The request: Extract all lines in the data that contain the word "from".

— START Data lines —

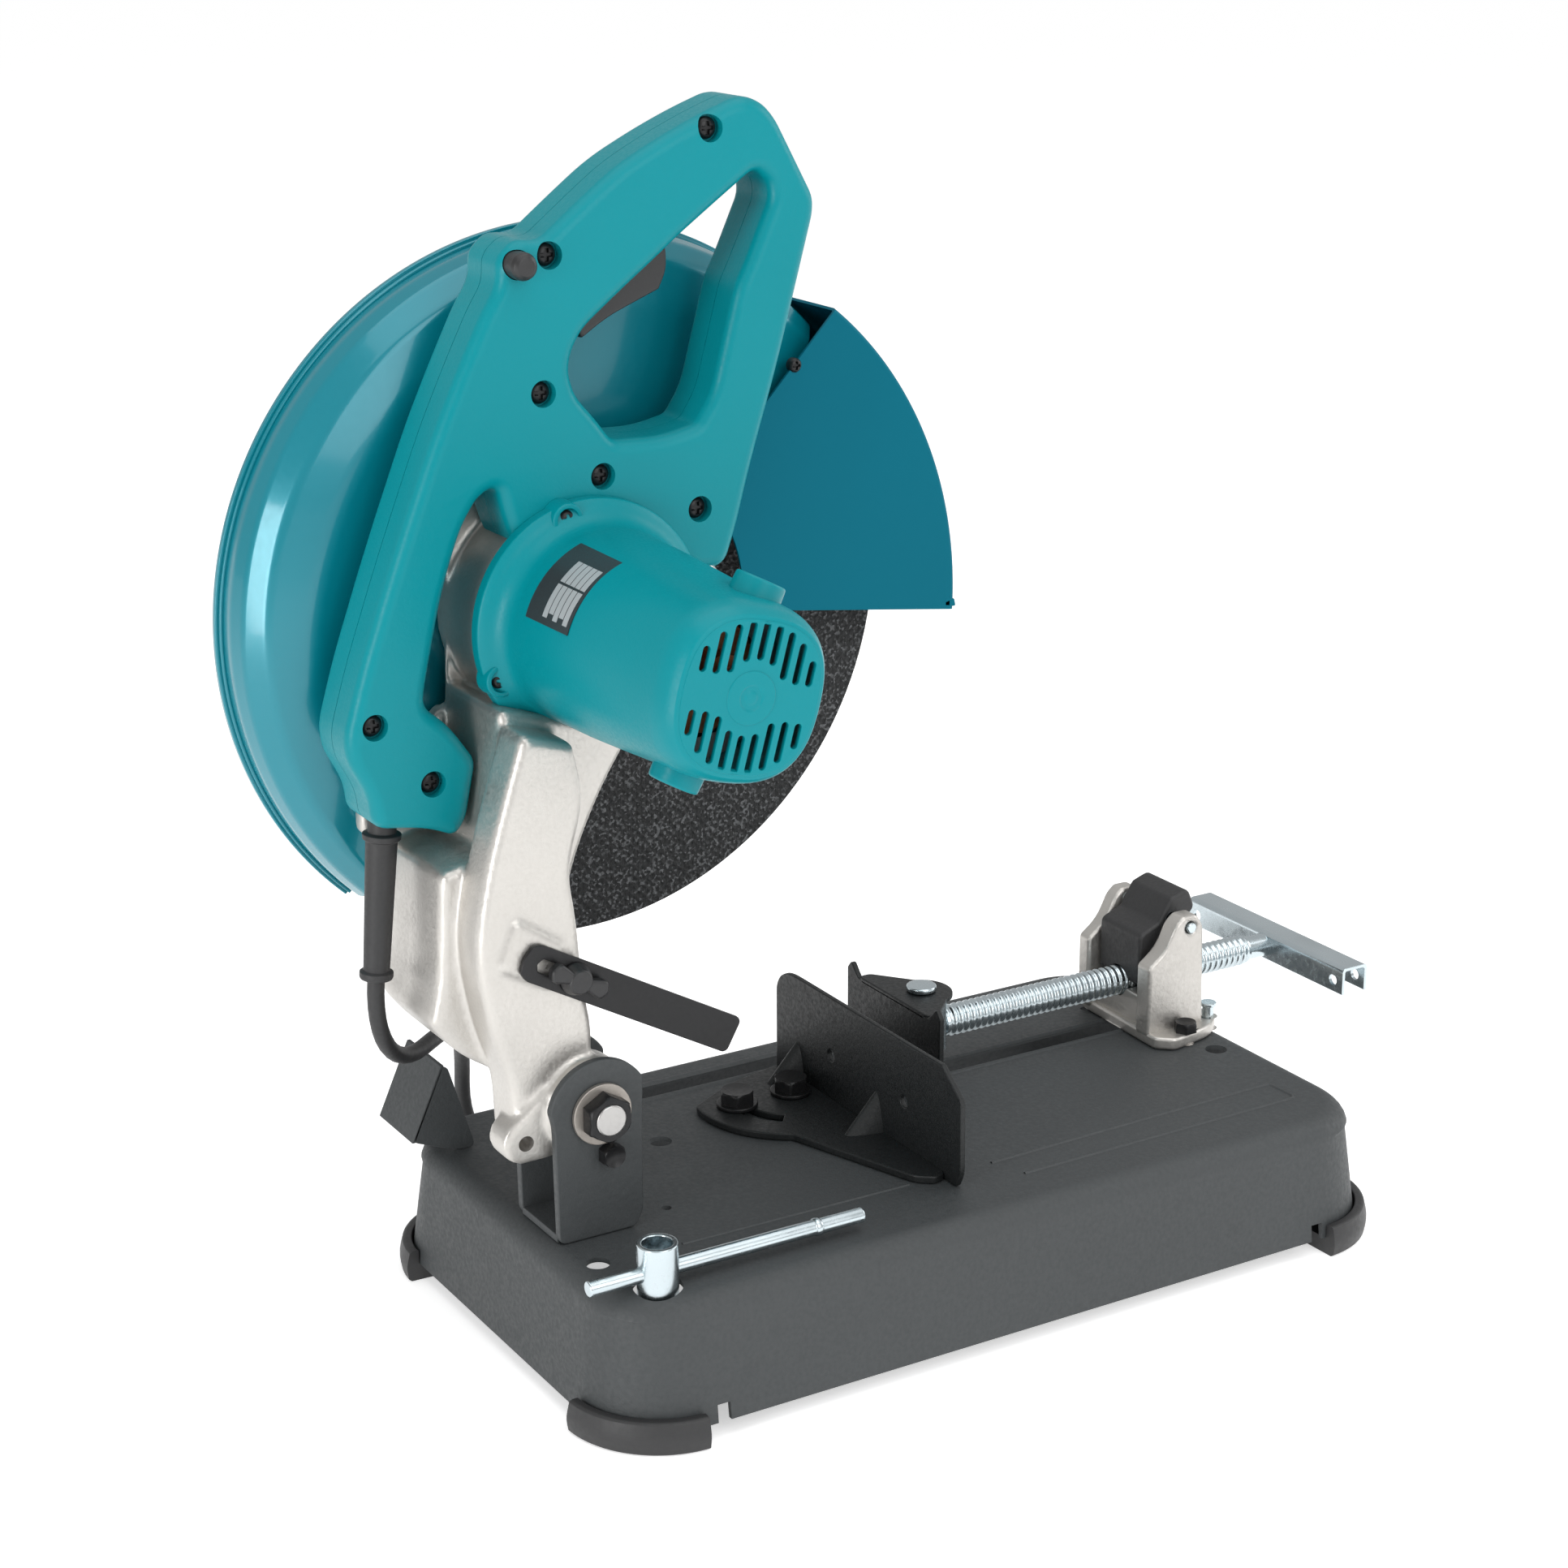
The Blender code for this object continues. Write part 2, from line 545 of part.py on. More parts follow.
def safety_cover():
    """The retractable front cover: it wraps the guard's rim and swings up over it about the spindle.

    Its outer edge runs away from the rim towards the lower end.
    """
    near, far = COVER_WIDE
    outer = [(near, 76), (near, COVER_R), (far, COVER_R), (far, 76)]
    inner = [(far - 1.5, 76), (far - 1.5, COVER_R - 1.5), (near + 1.5, COVER_R - 1.5), (near + 1.5, 76)]
    shell = lathe(outer + inner, "X", (0, WHEEL_Z), 12, COVER_START, COVER_SWEEP)
    for vert in shell.verts:
        y, z = vert.co.y, vert.co.z - WHEEL_Z
        radius = math.hypot(y, z)
        if radius > 100:
            down = (math.degrees(math.atan2(z, y)) % 360 - COVER_START) / COVER_SWEEP
            grown = 1 + COVER_GROWTH * down / radius
            vert.co.y, vert.co.z = y * grown, z * grown + WHEEL_Z
    body = make("safety_cover", shell, TEAL_METAL)
    set_origin(body, (0, 0, WHEEL_Z))


MOTOR_SCREWS = (("motor_screw_top", -14), ("motor_screw_bottom", -112), ("motor_screw_front", 76))


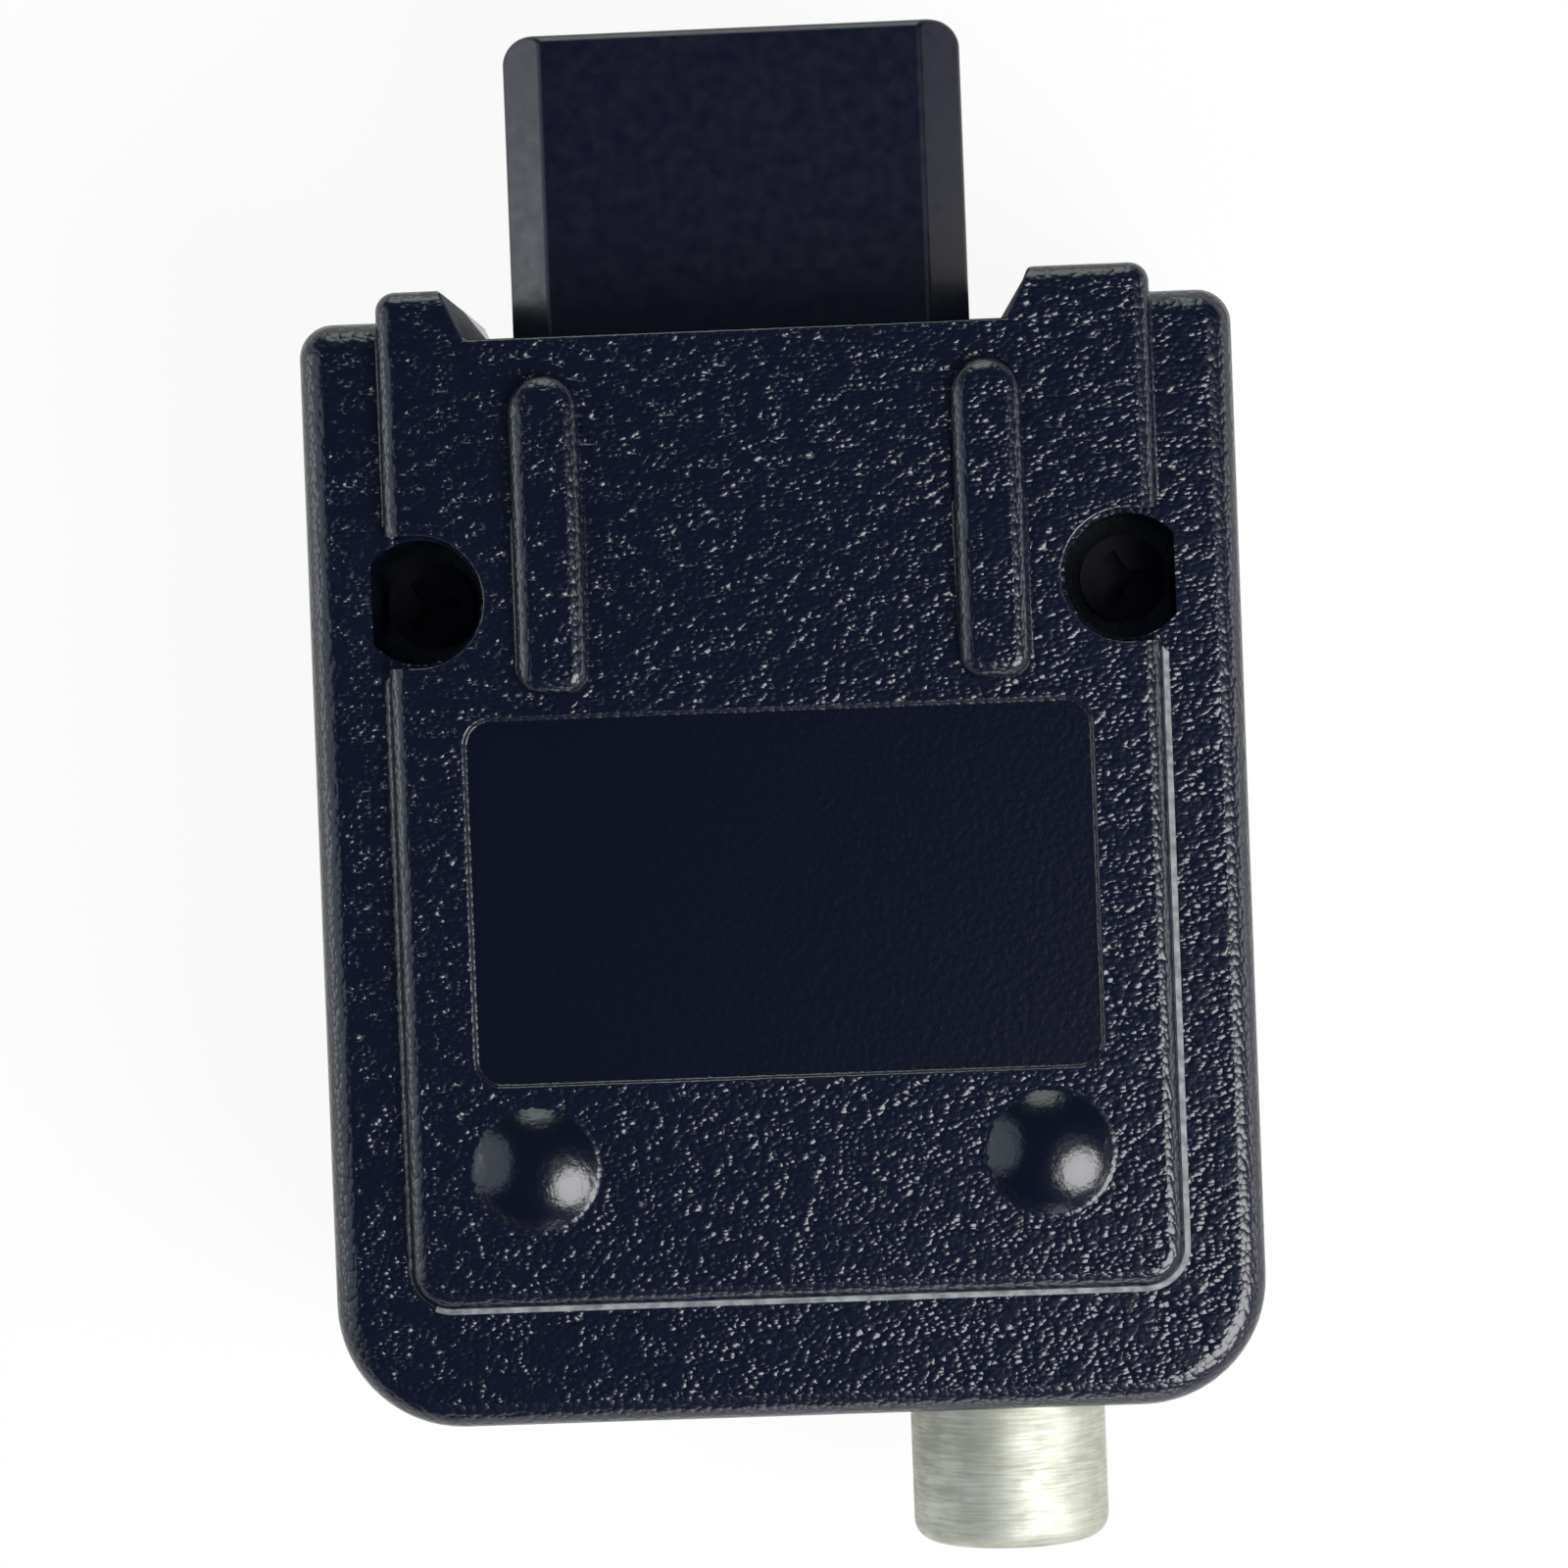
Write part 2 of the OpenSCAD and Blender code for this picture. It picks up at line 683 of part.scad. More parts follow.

— END Data lines —

Problem solution:
The Blender code for this object continues. Write part 2, from line 545 of part.py on. More parts follow.
    Its outer edge runs away from the rim towards the lower end.